Horsepower and Performance
Thanks to the full mobile third generation Intel Ivy Bridge CPU and SSD, the machine feels very fast even with the base 2.5GHz Core i5. It's certainly a much more powerful machine than the MacBook Air while adding only a half pound of weight. The Core-i5 scored 7376 on Geekbench 2, which is well below the Intel Core i7 quad core 15" Retina Mac score of 12,001 but much better than the 5448 of my 2011 MacBook Air.
Configuration options don't abound, in part because the MacBook Pro is already spec-d with higher end parts like 8 gigs of DDR3 1600MHz of RAM (soldered on board, not upgradable) and a fast 128 gig SSD drive (typical Apple stick of gum design with enough room inside to maybe fit a conventional 2.5" HDD in its place if you had the proper adapter). Dual band 802.11a/b/g/n WiFi is standard as is Bluetooth 4.0. Apple offers only two CPU options: the Intel dual core 2.5GHz i5 and a dual core 2.9GHz i7 CPU. If that were a quad core i7 I'd get excited at the performance improvement, but the dual core i7 is a decent incremental upgrade that's not wildly faster. To be fair, only the Sony Vaio Z offers the quad core i7 in a 13.3" ultra-slim package, and even the Sony Vaio S 13.3 only goes up to the same dual core i7 as the 13" Retina Mac.
You can move up to a 256 gig SSD for
$1,999 $1,799, and there are 512 and 768 gig SSD options for wildly exorbitant prices: going from the 128 gig SSD to the 512 gig adds $500 to the price tag, and the 768 adds $900. RAM is fixed at 8 gigs and Apple doesn't currently offer a higher capacity option nor can you upgrade it yourself since the memory is soldered to the motherboard. If you go with the 15" Retina, you can get 16 gigs of RAM and the 256 gig SSD is standard issue along with a quad core i7 and NVidia GT650M dedicated graphics, making it a more compelling purchase for those who value speed and specs over portability.
With a high priced laptop, we expect a dedicated graphics option, but we don't get it with the 13" Retina. Intel HD 4000 integrated graphics are more than adequate for average use that includes productivity like MS Office, email, the web and iTunes HD video playback, but for those who need to edit and export 1080p video on the road or work with 25 meg RAW images in Photoshop, the dedicated graphics option would be welcome. Honestly, Photoshop CS5.5 and 6 gets along nicely with the Intel HD 4000, but HD video editing using Apple's QuickTime codec begs for the Intel Core i7 and a dedicated GPU. Likewise, for those of you who plan to dual boot into Windows to play cutting edge 3D titles, integrated graphics won't cut it. The Intel HD 4000 is fine for casual games, older 3D titles and less demanding 3D games like Left4Dead 2 and Warcraft but it's not good for Battlefield 3 or Crysis 2.
Apple claims up to 7 hours of use with WiFi turned on and active.

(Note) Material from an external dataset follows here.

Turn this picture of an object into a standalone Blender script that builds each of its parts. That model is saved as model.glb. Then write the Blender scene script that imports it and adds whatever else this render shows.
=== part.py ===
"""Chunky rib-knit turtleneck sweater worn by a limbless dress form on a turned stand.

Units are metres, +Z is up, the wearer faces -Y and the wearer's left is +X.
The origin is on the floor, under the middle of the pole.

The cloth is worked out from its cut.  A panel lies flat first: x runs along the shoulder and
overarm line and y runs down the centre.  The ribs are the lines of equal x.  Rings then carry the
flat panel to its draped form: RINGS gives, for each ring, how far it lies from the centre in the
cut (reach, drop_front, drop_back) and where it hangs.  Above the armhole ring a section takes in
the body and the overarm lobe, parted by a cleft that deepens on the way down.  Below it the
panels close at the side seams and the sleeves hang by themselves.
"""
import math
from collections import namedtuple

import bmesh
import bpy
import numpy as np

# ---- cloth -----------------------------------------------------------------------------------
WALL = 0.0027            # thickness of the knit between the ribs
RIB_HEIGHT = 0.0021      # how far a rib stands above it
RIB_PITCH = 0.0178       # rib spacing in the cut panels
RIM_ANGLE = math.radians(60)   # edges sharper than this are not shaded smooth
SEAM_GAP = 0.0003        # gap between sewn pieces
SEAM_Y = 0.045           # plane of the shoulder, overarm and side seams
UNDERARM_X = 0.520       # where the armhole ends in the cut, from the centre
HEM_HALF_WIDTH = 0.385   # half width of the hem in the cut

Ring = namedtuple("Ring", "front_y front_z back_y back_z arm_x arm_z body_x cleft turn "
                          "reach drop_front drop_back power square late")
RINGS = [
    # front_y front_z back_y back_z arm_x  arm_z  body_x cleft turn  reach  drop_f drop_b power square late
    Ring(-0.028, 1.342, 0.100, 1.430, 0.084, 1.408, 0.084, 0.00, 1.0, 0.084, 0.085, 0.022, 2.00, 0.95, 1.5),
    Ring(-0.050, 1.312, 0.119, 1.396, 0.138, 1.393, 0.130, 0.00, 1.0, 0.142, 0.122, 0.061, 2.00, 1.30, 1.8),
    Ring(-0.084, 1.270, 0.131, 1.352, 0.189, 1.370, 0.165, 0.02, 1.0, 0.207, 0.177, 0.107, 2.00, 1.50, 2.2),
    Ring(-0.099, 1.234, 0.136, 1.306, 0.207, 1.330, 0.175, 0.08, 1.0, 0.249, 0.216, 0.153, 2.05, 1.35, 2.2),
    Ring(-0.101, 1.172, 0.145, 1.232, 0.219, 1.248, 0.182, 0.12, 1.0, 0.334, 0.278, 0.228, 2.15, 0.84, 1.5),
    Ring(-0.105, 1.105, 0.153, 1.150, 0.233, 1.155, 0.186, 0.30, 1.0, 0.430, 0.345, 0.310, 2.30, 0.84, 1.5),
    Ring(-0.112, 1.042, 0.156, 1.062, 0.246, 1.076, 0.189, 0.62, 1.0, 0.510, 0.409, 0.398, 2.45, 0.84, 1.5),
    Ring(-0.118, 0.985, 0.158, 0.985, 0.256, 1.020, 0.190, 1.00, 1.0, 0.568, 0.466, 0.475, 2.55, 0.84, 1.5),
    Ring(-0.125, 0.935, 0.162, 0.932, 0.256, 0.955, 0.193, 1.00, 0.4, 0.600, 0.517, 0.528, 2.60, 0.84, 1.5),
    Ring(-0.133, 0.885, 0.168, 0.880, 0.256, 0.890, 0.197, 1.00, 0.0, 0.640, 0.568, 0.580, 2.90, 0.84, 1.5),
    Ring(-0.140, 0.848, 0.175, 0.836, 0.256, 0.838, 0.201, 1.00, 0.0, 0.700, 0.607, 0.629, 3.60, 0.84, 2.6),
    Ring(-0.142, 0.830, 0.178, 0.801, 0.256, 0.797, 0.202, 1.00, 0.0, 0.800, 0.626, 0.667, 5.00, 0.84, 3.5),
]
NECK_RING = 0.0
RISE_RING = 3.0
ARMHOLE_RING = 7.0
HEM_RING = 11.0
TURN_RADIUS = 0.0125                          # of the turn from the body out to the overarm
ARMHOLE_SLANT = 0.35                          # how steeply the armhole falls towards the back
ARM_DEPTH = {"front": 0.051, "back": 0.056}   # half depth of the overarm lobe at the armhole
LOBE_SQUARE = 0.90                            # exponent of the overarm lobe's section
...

In our tests, the Mac averaged 6.4 hours of mixed use (web browsing, email, MS Office, Photoshop and 30 minutes of streaming video playback). Like other recent MacBook Pro and Air models, the 13" Retina has a MagSafe 2 connector (a $10 adapter is available if you want to use older chargers). The notebook ships with a 60 watt charger, and our 85 watt 15" Retina charger worked fine as did charging via Apple's Thunderbolt display.

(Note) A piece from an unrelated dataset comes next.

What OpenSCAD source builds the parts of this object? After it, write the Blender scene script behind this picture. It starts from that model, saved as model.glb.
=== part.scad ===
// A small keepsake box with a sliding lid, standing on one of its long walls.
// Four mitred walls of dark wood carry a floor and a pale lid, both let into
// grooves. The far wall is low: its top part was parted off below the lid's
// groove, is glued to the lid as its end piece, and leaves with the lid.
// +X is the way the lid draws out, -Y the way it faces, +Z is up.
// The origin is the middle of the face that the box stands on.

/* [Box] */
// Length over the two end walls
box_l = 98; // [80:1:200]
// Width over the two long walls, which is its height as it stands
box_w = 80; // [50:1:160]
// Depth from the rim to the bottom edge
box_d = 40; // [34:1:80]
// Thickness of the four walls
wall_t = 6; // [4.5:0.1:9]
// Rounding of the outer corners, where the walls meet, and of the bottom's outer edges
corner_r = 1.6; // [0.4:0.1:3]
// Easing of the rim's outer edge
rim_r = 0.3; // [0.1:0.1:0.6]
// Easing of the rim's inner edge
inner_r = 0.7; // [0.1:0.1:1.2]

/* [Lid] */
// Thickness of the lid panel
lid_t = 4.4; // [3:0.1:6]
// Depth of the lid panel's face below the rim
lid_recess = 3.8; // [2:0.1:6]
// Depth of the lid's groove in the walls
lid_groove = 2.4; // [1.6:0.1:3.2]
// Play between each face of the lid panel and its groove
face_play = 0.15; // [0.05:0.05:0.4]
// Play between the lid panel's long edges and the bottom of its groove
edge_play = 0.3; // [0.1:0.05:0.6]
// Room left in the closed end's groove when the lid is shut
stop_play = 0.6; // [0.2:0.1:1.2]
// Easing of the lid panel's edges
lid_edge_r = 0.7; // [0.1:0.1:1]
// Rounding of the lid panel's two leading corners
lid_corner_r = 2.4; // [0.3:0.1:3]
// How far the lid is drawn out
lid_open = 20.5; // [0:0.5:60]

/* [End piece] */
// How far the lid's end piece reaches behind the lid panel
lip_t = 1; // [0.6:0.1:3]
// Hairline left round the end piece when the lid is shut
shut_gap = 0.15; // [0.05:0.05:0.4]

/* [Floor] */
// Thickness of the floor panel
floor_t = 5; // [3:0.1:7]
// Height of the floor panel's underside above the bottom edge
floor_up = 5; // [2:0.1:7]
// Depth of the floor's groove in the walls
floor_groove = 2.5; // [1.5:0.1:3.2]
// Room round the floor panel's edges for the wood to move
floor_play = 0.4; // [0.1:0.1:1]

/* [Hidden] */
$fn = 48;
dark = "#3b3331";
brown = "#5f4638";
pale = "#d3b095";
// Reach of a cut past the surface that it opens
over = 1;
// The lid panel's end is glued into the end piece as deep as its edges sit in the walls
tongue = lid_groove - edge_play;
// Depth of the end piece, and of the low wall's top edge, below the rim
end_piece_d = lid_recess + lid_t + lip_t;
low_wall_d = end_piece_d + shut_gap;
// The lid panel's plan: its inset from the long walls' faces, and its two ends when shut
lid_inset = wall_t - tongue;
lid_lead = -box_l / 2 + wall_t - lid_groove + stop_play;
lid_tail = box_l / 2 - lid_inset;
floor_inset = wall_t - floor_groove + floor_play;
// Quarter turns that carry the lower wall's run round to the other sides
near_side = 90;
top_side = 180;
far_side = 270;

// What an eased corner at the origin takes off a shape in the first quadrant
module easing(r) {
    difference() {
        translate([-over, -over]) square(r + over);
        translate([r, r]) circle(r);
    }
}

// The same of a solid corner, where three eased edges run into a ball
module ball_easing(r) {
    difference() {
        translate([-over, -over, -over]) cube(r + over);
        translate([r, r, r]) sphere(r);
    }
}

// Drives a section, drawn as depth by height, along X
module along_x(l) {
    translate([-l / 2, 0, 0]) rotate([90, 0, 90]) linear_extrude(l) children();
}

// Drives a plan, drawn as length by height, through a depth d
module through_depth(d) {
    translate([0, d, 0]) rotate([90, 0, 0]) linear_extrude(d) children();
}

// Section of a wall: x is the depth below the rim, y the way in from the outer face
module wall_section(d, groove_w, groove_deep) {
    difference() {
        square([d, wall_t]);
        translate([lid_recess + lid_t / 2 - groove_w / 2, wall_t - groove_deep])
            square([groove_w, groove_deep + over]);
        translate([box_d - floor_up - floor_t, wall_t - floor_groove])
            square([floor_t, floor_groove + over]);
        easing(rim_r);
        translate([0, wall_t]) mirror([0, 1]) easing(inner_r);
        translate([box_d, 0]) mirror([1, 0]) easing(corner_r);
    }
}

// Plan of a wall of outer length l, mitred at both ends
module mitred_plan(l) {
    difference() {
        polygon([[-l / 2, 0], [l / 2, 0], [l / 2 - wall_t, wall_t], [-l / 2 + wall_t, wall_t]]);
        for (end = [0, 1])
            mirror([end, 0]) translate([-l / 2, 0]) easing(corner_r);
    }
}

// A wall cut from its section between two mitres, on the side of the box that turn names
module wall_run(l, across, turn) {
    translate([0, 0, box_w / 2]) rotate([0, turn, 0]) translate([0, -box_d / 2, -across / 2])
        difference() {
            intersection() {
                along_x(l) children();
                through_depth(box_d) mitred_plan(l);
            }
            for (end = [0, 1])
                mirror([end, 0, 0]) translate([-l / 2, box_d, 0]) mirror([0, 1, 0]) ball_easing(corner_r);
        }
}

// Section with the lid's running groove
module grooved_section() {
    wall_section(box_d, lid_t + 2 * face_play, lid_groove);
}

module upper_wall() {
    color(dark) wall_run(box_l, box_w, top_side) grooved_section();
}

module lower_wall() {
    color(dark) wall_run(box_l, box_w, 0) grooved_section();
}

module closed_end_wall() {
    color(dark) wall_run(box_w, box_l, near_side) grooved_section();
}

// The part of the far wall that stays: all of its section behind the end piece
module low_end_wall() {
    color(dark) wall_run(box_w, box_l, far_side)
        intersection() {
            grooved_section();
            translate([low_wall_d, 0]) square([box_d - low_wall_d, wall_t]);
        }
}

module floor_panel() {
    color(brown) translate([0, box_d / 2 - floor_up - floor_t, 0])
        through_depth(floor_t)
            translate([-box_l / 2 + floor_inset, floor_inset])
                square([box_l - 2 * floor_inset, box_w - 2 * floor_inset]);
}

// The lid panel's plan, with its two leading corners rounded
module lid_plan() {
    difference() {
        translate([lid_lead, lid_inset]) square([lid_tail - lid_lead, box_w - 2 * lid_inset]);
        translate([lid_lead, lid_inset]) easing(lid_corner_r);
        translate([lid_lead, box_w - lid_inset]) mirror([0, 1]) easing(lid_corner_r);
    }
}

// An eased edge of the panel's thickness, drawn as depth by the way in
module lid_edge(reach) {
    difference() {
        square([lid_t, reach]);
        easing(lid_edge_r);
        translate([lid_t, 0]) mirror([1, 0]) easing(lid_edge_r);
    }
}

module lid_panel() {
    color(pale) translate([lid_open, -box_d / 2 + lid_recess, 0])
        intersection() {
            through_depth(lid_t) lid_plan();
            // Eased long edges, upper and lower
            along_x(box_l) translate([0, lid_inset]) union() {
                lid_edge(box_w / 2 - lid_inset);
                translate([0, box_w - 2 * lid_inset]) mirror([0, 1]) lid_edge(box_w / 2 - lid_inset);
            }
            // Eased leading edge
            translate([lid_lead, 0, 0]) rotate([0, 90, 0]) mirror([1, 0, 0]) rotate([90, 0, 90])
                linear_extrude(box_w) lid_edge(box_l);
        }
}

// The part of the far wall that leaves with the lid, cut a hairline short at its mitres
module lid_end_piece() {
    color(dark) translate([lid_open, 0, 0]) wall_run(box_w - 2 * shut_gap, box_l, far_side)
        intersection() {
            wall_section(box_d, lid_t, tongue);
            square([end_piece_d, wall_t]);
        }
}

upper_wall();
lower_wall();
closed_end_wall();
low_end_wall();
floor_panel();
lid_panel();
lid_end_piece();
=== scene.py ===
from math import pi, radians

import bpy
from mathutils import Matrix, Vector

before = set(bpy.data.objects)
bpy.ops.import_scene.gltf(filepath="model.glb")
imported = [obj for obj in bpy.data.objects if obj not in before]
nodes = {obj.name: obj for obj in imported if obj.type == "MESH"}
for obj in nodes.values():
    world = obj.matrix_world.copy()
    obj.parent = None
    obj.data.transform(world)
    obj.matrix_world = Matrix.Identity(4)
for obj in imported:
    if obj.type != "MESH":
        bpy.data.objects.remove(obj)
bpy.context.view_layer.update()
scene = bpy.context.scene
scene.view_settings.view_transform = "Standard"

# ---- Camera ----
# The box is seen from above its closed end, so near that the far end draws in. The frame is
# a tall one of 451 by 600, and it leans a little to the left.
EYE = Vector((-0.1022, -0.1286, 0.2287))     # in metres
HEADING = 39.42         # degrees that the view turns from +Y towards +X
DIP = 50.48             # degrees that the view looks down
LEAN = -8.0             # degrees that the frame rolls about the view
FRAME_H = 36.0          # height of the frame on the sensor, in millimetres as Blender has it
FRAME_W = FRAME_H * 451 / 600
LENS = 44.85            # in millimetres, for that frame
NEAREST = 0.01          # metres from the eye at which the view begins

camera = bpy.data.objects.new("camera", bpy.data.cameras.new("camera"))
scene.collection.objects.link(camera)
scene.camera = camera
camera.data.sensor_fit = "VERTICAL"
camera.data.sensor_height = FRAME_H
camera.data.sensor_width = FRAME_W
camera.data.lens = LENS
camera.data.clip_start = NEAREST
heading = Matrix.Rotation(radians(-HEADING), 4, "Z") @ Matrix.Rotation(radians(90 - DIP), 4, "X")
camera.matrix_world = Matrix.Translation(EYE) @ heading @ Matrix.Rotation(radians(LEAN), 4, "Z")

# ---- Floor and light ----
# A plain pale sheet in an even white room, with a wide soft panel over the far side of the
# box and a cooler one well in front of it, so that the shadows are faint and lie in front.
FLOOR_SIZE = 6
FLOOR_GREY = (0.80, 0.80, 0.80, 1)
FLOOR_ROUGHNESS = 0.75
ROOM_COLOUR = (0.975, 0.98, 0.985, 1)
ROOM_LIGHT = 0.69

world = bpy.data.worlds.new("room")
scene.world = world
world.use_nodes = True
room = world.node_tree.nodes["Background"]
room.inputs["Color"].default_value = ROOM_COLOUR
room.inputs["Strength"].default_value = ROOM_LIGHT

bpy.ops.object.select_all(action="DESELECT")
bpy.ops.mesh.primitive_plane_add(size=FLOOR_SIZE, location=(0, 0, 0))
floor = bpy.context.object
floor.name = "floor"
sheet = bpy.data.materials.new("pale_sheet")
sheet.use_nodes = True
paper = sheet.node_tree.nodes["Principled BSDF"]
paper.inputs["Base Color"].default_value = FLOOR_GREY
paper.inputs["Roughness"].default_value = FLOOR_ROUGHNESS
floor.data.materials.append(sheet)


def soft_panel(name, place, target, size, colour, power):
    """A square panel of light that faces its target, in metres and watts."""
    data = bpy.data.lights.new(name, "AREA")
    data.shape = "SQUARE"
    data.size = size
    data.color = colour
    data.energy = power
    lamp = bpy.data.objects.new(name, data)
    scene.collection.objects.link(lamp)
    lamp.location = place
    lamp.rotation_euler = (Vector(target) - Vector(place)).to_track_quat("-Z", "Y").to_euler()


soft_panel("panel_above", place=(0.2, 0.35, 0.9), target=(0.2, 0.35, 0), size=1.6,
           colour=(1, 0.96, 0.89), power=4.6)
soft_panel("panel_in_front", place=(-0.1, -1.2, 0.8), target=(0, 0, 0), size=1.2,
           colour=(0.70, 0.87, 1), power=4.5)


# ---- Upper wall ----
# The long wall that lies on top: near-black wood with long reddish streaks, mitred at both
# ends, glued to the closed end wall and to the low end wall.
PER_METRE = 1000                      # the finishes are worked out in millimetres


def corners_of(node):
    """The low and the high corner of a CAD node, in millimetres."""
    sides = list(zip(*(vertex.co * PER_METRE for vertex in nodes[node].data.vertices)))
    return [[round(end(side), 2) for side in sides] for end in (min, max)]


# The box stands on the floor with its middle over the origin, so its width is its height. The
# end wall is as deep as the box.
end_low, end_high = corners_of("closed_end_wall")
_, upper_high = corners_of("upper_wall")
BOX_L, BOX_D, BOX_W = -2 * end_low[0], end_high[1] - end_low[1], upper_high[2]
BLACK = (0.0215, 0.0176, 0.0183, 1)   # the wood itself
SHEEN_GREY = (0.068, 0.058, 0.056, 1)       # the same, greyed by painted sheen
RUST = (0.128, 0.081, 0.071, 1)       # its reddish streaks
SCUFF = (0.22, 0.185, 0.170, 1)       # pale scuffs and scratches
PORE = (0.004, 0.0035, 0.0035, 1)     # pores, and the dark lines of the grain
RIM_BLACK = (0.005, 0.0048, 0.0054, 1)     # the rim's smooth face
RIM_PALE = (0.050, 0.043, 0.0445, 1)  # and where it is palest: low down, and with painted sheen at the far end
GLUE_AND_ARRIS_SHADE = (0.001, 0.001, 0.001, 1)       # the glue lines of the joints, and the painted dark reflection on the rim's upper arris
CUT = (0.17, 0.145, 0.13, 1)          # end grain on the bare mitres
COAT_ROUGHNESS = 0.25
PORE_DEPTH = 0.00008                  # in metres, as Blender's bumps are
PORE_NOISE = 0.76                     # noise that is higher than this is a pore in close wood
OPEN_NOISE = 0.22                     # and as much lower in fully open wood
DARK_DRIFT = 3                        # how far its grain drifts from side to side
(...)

Undeniably, the 13" MacBook Pro with Retina display is a show-stopper when it comes to display quality, materials, design and fit and finish. The question is, in a worldwide depression, are these enough to sell a laptop that starts at
$1,700 $1,500? I have a feeling that Apple doesn't expect this notebook to be a huge volume product like their bestselling standard 13" MacBook Pro that happens to also be their most affordable notebook. The 13" Retina is for those who want the best MacBook Pro they can get in the most portable package, regardless of price. And there, it heartily succeeds: it has BMW level build quality and design along with Apple's excellent operating system. For those who crave an Ultraportable but found that the svelte MacBook Air came up short for performance, the 13" Retina is the answer. It's quick, it's built to last and it offers the usual Apple recipe of an excellent trackpad, backlit keyboard and now a display to die for. Is it the best value in terms of performance and features like a touchscreen or dedicated graphics? Not so much, but it's not that far off the mark given the higher starting price of Windows Ultrabooks with slower CPUs, the same dedicated graphics and a touchscreen. But yet, it certainly doesn't come cheap, though Apple's February 2013 price drop helps.